How we used to flock together to watch Chitrahaar and Chitramanjari and cuss when the half hour was up! I also remember watching all regional films (even Marathi films) aired on a lazy Sunday afternoon.

Thursdays were especially my favorite, as they fostered me to become the sitcom buff that I have become now, playing a wonderful sitcom called Blossom (I still remember her and her best friend, Six, who would talk nineteen-to-the-dozen and her handsome brother, Joey) followed by Boy Meets World (I was lucky to catch this again on Disney Channel a few months back).

We did not get any cartoon channels then, perhaps that explains why god makes you meet so many of the characters in your work life!

Fast forward 20 years, I own a 21-inch color TV with S-band so you can have 100 channels and your cable guy plays only 50 of them claiming the rest are pay channels. And despite all the channels that exist, you are left channel-surfing looking for one decent program to watch.

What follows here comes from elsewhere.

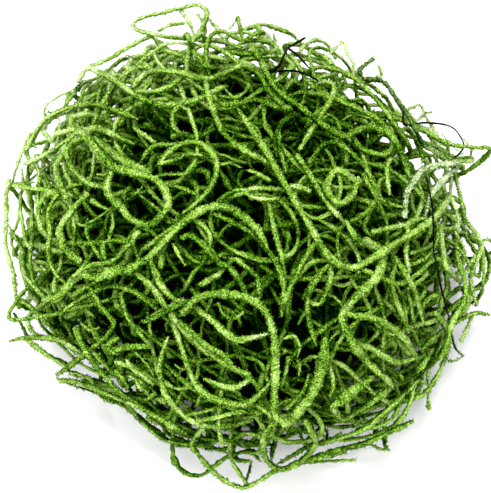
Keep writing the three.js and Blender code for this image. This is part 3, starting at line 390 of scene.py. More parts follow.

Star Movies can be renamed Jurassic or Star Wars Movies; AXN – Ripley’s or Guinness channel; Zee and Sony can be renamed to Indian Idol and Boogey Woogey; Travel & Living to Tattoos and Cooking channel; Star Plus to Saas-Bahu channel; History to Hitler Channel; and so on. The only decent channel NatGeo has started airing the same old documentaries and are also showing Amazing Videos. And I am tired of watching the animals prey and mate on Animal Kingdom and Discovery!

So finally after an hour of surfing, I end up watching reruns after reruns of Friends on Star World, reruns of Full House on Zee Café, and then when I find nothing better I find myself watching (and really enjoying) Hannah Montanna on Disney or Just for Laughs or Mr. Beans on Pogo. Perhaps I have reached the second childhood. Back to where I started from?!